La historia no puede ser más sencilla: describe dos horas vespertinas de una mujer en París. Una mujer mantenida por su amante, con ama de llaves, que se dedica a la canción en un Montparnasse bohemio, que recuerda más a André Breton que a André Bazin. Esta mujer. que vive sólo para sí misma, tendrá un encuentro accidental con un soldado destinado a Argelia, que le hará olvidar de la pequeñez de su mundo personal en el que vive ensimismada, sospechando una posible enfermedad.
Filmada en largas secuencias, a modo de capítulos, resulta imposible no destacar dos entre todas ellas, la de su encuentro con Bob, el pianista encarnado maravillosamente por el recientemente desaparecido Michel Legrand y la del cine mudo en la que aparecen Jean Luc Godard y su musa Anna Karina, junto a otros nombres famosos como Eddie Constantine, Sami Frey o Jean-Claude Brialy.
Pero, si analizamos la película detenidamente descubriremos en ella dos partes claramente diferenciadas y de duración similar (45 minutos).

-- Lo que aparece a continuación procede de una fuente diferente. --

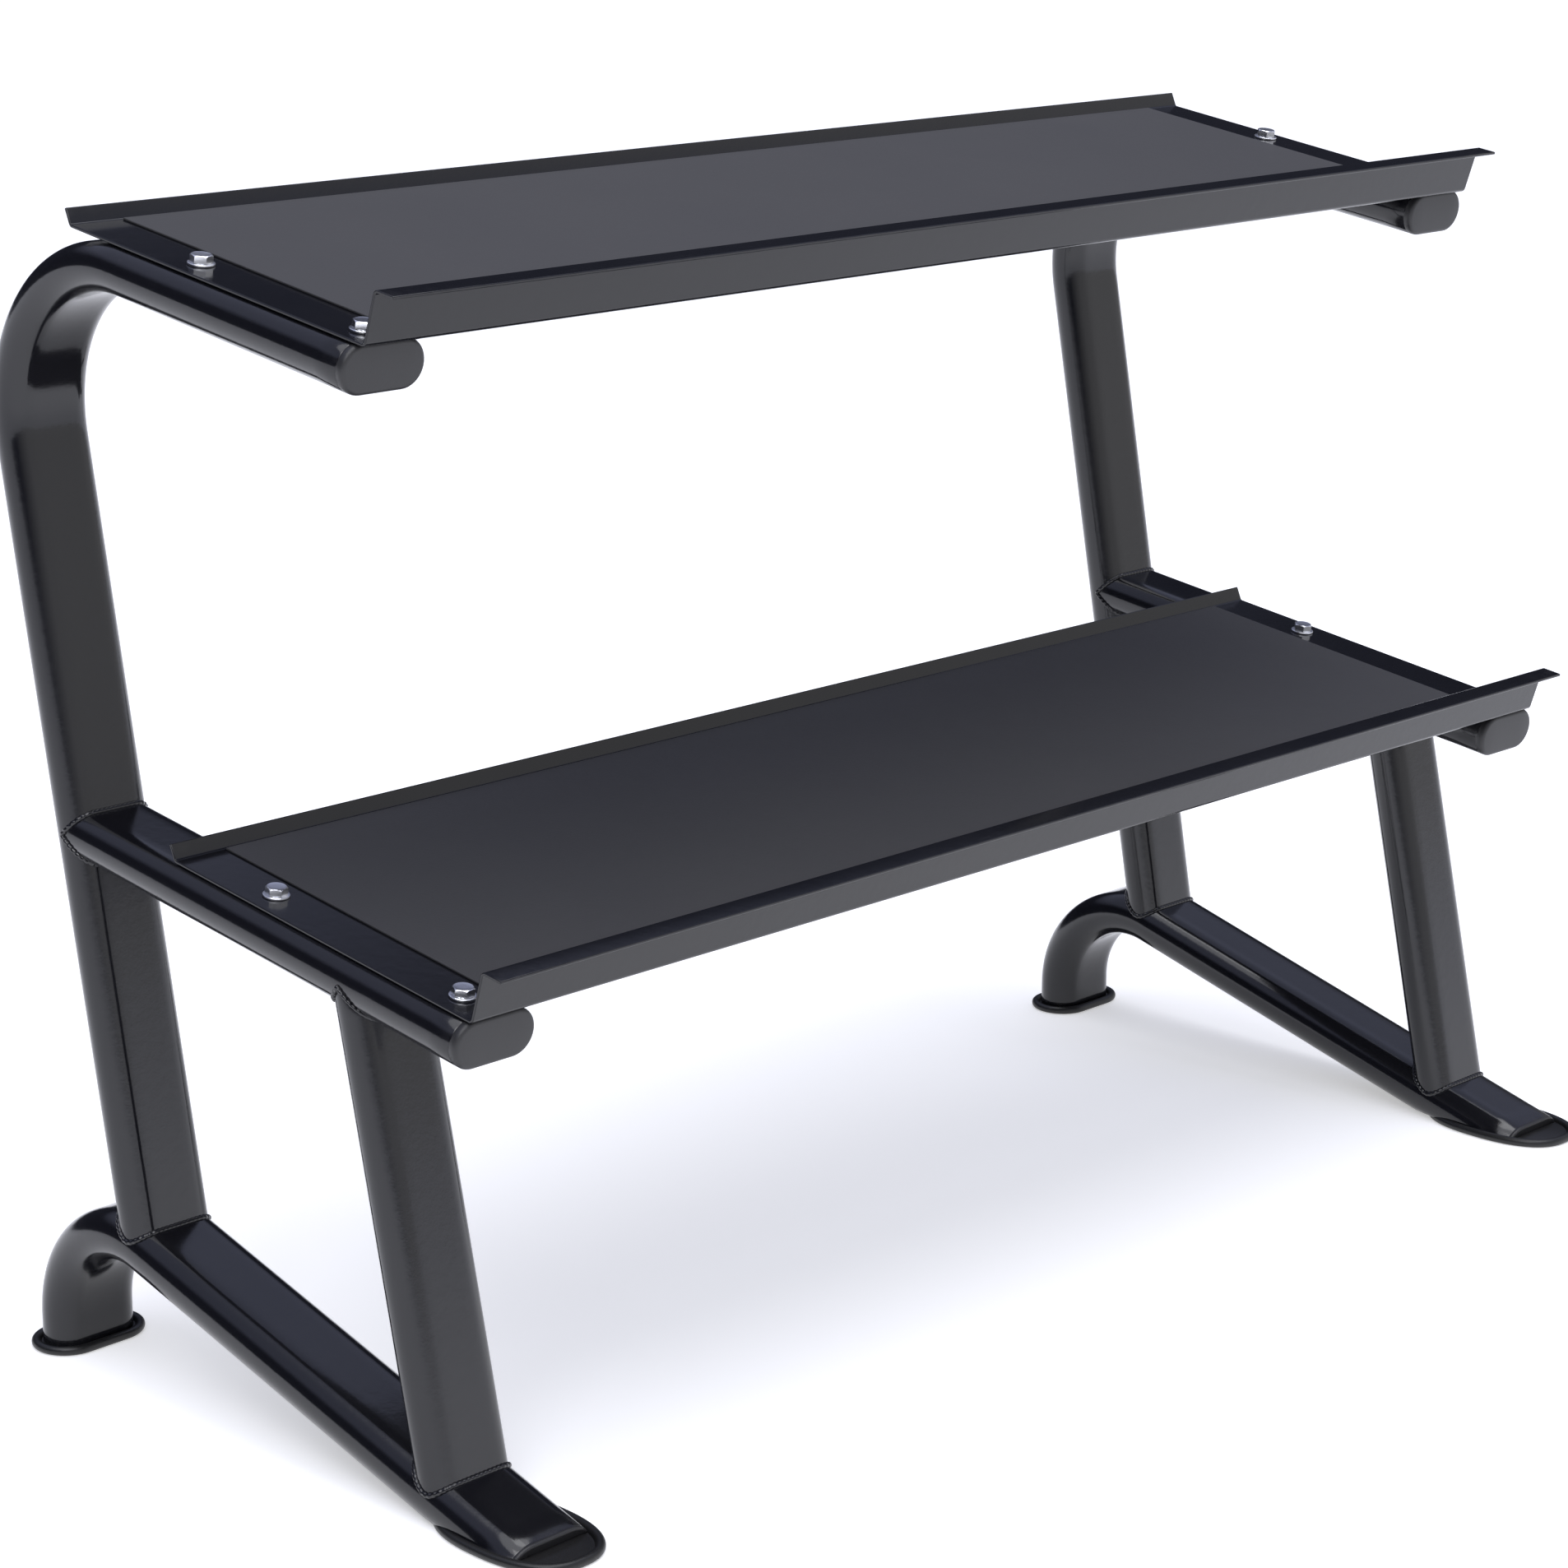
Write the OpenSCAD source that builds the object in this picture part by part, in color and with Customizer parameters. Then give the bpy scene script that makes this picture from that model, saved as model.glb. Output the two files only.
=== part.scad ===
// Two-tier dumbbell rack: two bent-tube side frames carry two folded sheet trays.
// X runs along the rack, -Y is the front, +Z is up. The origin is on the floor,
// midway between the two ends and midway between the front and rear foot pads.

/* [Overall] */
// Length over the outer faces of the two side frames
rack_length = 1376; // [900:1:1900]
// Depth over the rear and front foot pads
rack_depth = 664; // [540:1:820]
// Height of the upper arm's centre line at its front end
upper_arm_h = 889; // [700:1:1150]
// Height of the lower arm's centre line at its front end
lower_arm_h = 398; // [320:1:500]

/* [Side frame] */
// Width of the flat-oval frame tube, along the rack
tube_w = 80; // [60:1:100]
// Thickness of the frame tube, across the bends
tube_t = 40; // [30:1:50]
// Wall of the tubes
tube_wall = 2.5; // [1.5:0.1:4]
// Width of the foot tube, along the rack
foot_w = 84; // [62:1:104]
// Thickness of the foot tube, across its bend
foot_t = 44; // [32:1:54]
// Bend radius of the upright, on the tube's centre line
upright_bend_r = 130; // [90:1:145]
// Bend radius of the foot tube, on the tube's centre line
foot_bend_r = 96; // [70:1:103]
// Least straight tube above the rear foot pad; a short rack gets a tighter foot bend to keep it
foot_stand = 15; // [10:1:20]
// Backward lean of the upright, in degrees
upright_lean = 10.5; // [4:0.1:14]
// Forward fall of the upper arm, in degrees
upper_tilt = 8.9; // [4:0.1:14]
// Forward fall of the lower arm, in degrees
lower_tilt = 8.2; // [4:0.1:14]
// Forward fall of the foot tube, in degrees
foot_fall = 15.4; // [13:0.1:18]
// Distance from the back of the rack to the upright's centre line at the floor
upright_in = 173; // [150:1:220]
// Distance from that point forward to the end of the upper arm
upper_reach = 282; // [240:1:350]
// Distance from that point forward to the end of the lower arm
lower_reach = 391; // [330:1:450]
// Distance from the front of the rack back to the foot of the leg
leg_foot_in = 138; // [120:1:170]
// Distance from the end of the lower arm back to the top of the leg
leg_top_in = 127; // [90:1:160]
// Distance from the front of the rack back to the end of the foot tube
nose_in = 46; // [36:1:60]
// Height of the foot tube's top face at its front end
nose_h = 15; // [13:0.5:20]
// Leg of the weld fillets
weld_leg = 5; // [3:0.5:7]
// Clearance of a coped tube end at the rounded sides of the tube that it meets
cope_gap = 0.2; // [0.1:0.1:0.5]

/* [Caps and pads] */
// Length that an arm cap shows in front of the tube
cap_len = 8; // [6:1:16]
// Radius of an arm cap's front edge
cap_edge_r = 4; // [2:0.5:5.5]
// Length of an arm cap's plug inside the tube
cap_plug_len = 20; // [12:1:30]
// Clearance between a plug and the tube's inner face
plug_gap = 0.3; // [0.1:0.1:0.6]
// Room round a front bolt's nut in the notch of a cap's plug
notch_gap = 1; // [0.5:0.1:3]
// Thickness of a foot pad under the tube
pad_t = 4; // [3:0.5:6]
// Diameter of the bead round a foot pad
bead_d = 8; // [7:0.5:9]
// Overhang of the rear pad round the tube
rear_pad_over = 10; // [9:0.5:14]
// Width of the front pad
front_pad_w = 98; // [94:1:120]
// Length of the front pad
front_pad_len = 154; // [146:1:180]
// Clearance between the front pad's bead and the tube over it
pad_gap = 0.5; // [0.3:0.1:1]
// Thickness of the cap on the front end of the foot tube
nose_cap_t = 4; // [2:0.5:6]

/* [Trays] */
// Sheet thickness of the trays
sheet_t = 2.5; // [1.5:0.1:3.5]
// Inside radius of the folds
fold_r = 2.5; // [1.5:0.5:4]
// Depth of the tray floor, fold to fold
tray_depth = 361; // [310:1:430]
// Height of the front flange
front_flange_h = 43; // [30:1:60]
// Forward flare of the front flange
front_flare = 7; // [3:1:12]
// Width of the lip on the front flange
front_lip = 20; // [12:1:30]
// Height of the rear flange
rear_flange_h = 13; // [10:1:30]
// Backward flare of the rear flange
rear_flare = 8; // [4:1:12]
// Distance from the frame's outer face in to the end of a tray
tray_end_in = 12; // [4:1:20]
// Overhang of the upper tray in front of its arm
upper_overhang = 17; // [10:1:26]
// Overhang of the lower tray in front of its arm
lower_overhang = 11; // [10:1:26]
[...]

En la primera, ella es el centro de atención de todo, es la cantante famosa y admirada. Pero, al quitarse la peluca, saldrá a la calle y descubrirá que hay otros problemas más importantes que los suyos, en la persona de Antoine, una víctima de esa guerra atroz de Argelia, que marcó tanto a los franceses en los años 60, como a los norteamericanos la guerra de Vietnam una década después.